• **Problem to work on**:
Will you give the material below again, every line exactly as it is?

• **Dataset records**:
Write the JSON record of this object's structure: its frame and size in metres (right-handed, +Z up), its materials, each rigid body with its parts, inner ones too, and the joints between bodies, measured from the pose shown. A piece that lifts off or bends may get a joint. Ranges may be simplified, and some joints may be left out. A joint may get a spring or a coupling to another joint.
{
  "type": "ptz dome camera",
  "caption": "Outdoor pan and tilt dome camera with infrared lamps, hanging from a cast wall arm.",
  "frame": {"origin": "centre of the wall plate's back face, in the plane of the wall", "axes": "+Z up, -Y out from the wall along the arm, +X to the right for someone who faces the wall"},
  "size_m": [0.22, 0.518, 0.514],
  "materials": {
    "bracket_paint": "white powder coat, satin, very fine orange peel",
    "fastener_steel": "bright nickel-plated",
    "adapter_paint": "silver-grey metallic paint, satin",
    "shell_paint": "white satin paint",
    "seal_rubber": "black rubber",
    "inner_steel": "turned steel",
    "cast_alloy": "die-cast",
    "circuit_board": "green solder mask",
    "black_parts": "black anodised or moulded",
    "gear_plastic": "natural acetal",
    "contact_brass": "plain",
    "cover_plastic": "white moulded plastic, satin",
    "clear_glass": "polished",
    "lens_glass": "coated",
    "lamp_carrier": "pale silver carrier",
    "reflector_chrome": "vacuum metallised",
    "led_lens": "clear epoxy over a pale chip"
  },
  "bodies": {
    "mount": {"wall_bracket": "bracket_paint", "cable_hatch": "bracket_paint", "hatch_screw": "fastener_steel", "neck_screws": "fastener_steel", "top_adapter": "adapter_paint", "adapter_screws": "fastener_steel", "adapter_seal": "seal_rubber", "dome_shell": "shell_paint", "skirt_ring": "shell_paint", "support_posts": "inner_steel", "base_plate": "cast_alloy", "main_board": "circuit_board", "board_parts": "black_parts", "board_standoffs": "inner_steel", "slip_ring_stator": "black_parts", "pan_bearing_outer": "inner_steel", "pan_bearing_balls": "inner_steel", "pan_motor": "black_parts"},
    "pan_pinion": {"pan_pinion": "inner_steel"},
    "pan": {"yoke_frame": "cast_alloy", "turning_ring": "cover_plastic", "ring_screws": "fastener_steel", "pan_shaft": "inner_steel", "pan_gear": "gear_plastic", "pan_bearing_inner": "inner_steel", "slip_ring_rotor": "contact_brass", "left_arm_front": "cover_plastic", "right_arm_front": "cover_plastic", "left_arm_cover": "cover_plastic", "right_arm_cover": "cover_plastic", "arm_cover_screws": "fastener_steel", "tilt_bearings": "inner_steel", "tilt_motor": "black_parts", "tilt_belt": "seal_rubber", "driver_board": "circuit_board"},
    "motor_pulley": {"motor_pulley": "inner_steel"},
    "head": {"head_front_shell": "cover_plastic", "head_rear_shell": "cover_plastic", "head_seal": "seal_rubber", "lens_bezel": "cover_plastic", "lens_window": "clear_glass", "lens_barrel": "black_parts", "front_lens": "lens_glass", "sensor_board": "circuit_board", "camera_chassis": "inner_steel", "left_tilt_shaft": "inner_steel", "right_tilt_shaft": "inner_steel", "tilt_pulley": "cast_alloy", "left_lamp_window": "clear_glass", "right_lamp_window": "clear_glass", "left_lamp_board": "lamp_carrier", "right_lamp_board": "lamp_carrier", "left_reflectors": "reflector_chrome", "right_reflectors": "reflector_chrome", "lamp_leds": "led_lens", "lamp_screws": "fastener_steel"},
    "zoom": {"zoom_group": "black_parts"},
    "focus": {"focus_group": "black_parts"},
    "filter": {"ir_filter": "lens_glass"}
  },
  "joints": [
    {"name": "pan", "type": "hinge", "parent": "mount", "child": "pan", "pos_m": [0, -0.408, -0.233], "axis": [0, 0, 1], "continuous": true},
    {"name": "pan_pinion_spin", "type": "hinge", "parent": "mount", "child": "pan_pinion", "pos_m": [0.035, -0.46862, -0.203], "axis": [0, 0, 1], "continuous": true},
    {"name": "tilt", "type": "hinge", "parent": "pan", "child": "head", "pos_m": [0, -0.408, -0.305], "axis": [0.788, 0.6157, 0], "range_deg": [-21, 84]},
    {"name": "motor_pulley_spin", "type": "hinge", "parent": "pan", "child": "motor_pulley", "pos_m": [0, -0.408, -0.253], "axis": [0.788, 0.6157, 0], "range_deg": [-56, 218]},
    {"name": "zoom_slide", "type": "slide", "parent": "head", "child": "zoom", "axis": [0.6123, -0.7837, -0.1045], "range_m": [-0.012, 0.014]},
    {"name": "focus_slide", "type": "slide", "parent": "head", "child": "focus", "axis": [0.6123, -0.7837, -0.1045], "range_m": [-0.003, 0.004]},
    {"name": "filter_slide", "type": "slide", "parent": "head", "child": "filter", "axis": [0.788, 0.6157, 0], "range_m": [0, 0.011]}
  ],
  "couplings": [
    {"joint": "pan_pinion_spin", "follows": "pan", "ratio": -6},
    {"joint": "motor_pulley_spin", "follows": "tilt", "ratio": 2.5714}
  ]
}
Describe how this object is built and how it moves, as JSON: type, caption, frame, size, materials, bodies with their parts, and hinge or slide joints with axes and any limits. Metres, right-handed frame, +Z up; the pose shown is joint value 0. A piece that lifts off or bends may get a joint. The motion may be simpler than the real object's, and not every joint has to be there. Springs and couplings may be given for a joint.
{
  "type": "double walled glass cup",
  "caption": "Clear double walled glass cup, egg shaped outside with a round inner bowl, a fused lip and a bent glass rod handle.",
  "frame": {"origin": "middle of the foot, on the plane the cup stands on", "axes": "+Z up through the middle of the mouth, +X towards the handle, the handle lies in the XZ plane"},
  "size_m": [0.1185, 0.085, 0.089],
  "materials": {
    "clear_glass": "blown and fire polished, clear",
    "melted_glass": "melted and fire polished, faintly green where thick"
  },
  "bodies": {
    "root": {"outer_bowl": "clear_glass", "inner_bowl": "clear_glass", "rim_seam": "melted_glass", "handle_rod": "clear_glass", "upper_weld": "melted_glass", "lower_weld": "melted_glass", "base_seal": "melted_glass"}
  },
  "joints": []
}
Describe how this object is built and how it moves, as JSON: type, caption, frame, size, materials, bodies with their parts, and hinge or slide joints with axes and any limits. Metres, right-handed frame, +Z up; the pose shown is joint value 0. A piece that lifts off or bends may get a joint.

• **Result of this task**:
Write the JSON record of this object's structure: its frame and size in metres (right-handed, +Z up), its materials, each rigid body with its parts, inner ones too, and the joints between bodies, measured from the pose shown. A piece that lifts off or bends may get a joint. Ranges may be simplified, and some joints may be left out. A joint may get a spring or a coupling to another joint.
{
  "type": "ptz dome camera",
  "caption": "Outdoor pan and tilt dome camera with infrared lamps, hanging from a cast wall arm.",
  "frame": {"origin": "centre of the wall plate's back face, in the plane of the wall", "axes": "+Z up, -Y out from the wall along the arm, +X to the right for someone who faces the wall"},
  "size_m": [0.22, 0.518, 0.514],
  "materials": {
    "bracket_paint": "white powder coat, satin, very fine orange peel",
    "fastener_steel": "bright nickel-plated",
    "adapter_paint": "silver-grey metallic paint, satin",
    "shell_paint": "white satin paint",
    "seal_rubber": "black rubber",
    "inner_steel": "turned steel",
    "cast_alloy": "die-cast",
    "circuit_board": "green solder mask",
    "black_parts": "black anodised or moulded",
    "gear_plastic": "natural acetal",
    "contact_brass": "plain",
    "cover_plastic": "white moulded plastic, satin",
    "clear_glass": "polished",
    "lens_glass": "coated",
    "lamp_carrier": "pale silver carrier",
    "reflector_chrome": "vacuum metallised",
    "led_lens": "clear epoxy over a pale chip"
  },
  "bodies": {
    "mount": {"wall_bracket": "bracket_paint", "cable_hatch": "bracket_paint", "hatch_screw": "fastener_steel", "neck_screws": "fastener_steel", "top_adapter": "adapter_paint", "adapter_screws": "fastener_steel", "adapter_seal": "seal_rubber", "dome_shell": "shell_paint", "skirt_ring": "shell_paint", "support_posts": "inner_steel", "base_plate": "cast_alloy", "main_board": "circuit_board", "board_parts": "black_parts", "board_standoffs": "inner_steel", "slip_ring_stator": "black_parts", "pan_bearing_outer": "inner_steel", "pan_bearing_balls": "inner_steel", "pan_motor": "black_parts"},
    "pan_pinion": {"pan_pinion": "inner_steel"},
    "pan": {"yoke_frame": "cast_alloy", "turning_ring": "cover_plastic", "ring_screws": "fastener_steel", "pan_shaft": "inner_steel", "pan_gear": "gear_plastic", "pan_bearing_inner": "inner_steel", "slip_ring_rotor": "contact_brass", "left_arm_front": "cover_plastic", "right_arm_front": "cover_plastic", "left_arm_cover": "cover_plastic", "right_arm_cover": "cover_plastic", "arm_cover_screws": "fastener_steel", "tilt_bearings": "inner_steel", "tilt_motor": "black_parts", "tilt_belt": "seal_rubber", "driver_board": "circuit_board"},
    "motor_pulley": {"motor_pulley": "inner_steel"},
    "head": {"head_front_shell": "cover_plastic", "head_rear_shell": "cover_plastic", "head_seal": "seal_rubber", "lens_bezel": "cover_plastic", "lens_window": "clear_glass", "lens_barrel": "black_parts", "front_lens": "lens_glass", "sensor_board": "circuit_board", "camera_chassis": "inner_steel", "left_tilt_shaft": "inner_steel", "right_tilt_shaft": "inner_steel", "tilt_pulley": "cast_alloy", "left_lamp_window": "clear_glass", "right_lamp_window": "clear_glass", "left_lamp_board": "lamp_carrier", "right_lamp_board": "lamp_carrier", "left_reflectors": "reflector_chrome", "right_reflectors": "reflector_chrome", "lamp_leds": "led_lens", "lamp_screws": "fastener_steel"},
    "zoom": {"zoom_group": "black_parts"},
    "focus": {"focus_group": "black_parts"},
    "filter": {"ir_filter": "lens_glass"}
  },
  "joints": [
    {"name": "pan", "type": "hinge", "parent": "mount", "child": "pan", "pos_m": [0, -0.408, -0.233], "axis": [0, 0, 1], "continuous": true},
    {"name": "pan_pinion_spin", "type": "hinge", "parent": "mount", "child": "pan_pinion", "pos_m": [0.035, -0.46862, -0.203], "axis": [0, 0, 1], "continuous": true},
    {"name": "tilt", "type": "hinge", "parent": "pan", "child": "head", "pos_m": [0, -0.408, -0.305], "axis": [0.788, 0.6157, 0], "range_deg": [-21, 84]},
    {"name": "motor_pulley_spin", "type": "hinge", "parent": "pan", "child": "motor_pulley", "pos_m": [0, -0.408, -0.253], "axis": [0.788, 0.6157, 0], "range_deg": [-56, 218]},
    {"name": "zoom_slide", "type": "slide", "parent": "head", "child": "zoom", "axis": [0.6123, -0.7837, -0.1045], "range_m": [-0.012, 0.014]},
    {"name": "focus_slide", "type": "slide", "parent": "head", "child": "focus", "axis": [0.6123, -0.7837, -0.1045], "range_m": [-0.003, 0.004]},
    {"name": "filter_slide", "type": "slide", "parent": "head", "child": "filter", "axis": [0.788, 0.6157, 0], "range_m": [0, 0.011]}
  ],
  "couplings": [
    {"joint": "pan_pinion_spin", "follows": "pan", "ratio": -6},
    {"joint": "motor_pulley_spin", "follows": "tilt", "ratio": 2.5714}
  ]
}
Describe how this object is built and how it moves, as JSON: type, caption, frame, size, materials, bodies with their parts, and hinge or slide joints with axes and any limits. Metres, right-handed frame, +Z up; the pose shown is joint value 0. A piece that lifts off or bends may get a joint. The motion may be simpler than the real object's, and not every joint has to be there. Springs and couplings may be given for a joint.
{
  "type": "double walled glass cup",
  "caption": "Clear double walled glass cup, egg shaped outside with a round inner bowl, a fused lip and a bent glass rod handle.",
  "frame": {"origin": "middle of the foot, on the plane the cup stands on", "axes": "+Z up through the middle of the mouth, +X towards the handle, the handle lies in the XZ plane"},
  "size_m": [0.1185, 0.085, 0.089],
  "materials": {
    "clear_glass": "blown and fire polished, clear",
    "melted_glass": "melted and fire polished, faintly green where thick"
  },
  "bodies": {
    "root": {"outer_bowl": "clear_glass", "inner_bowl": "clear_glass", "rim_seam": "melted_glass", "handle_rod": "clear_glass", "upper_weld": "melted_glass", "lower_weld": "melted_glass", "base_seal": "melted_glass"}
  },
  "joints": []
}
Describe how this object is built and how it moves, as JSON: type, caption, frame, size, materials, bodies with their parts, and hinge or slide joints with axes and any limits. Metres, right-handed frame, +Z up; the pose shown is joint value 0. A piece that lifts off or bends may get a joint.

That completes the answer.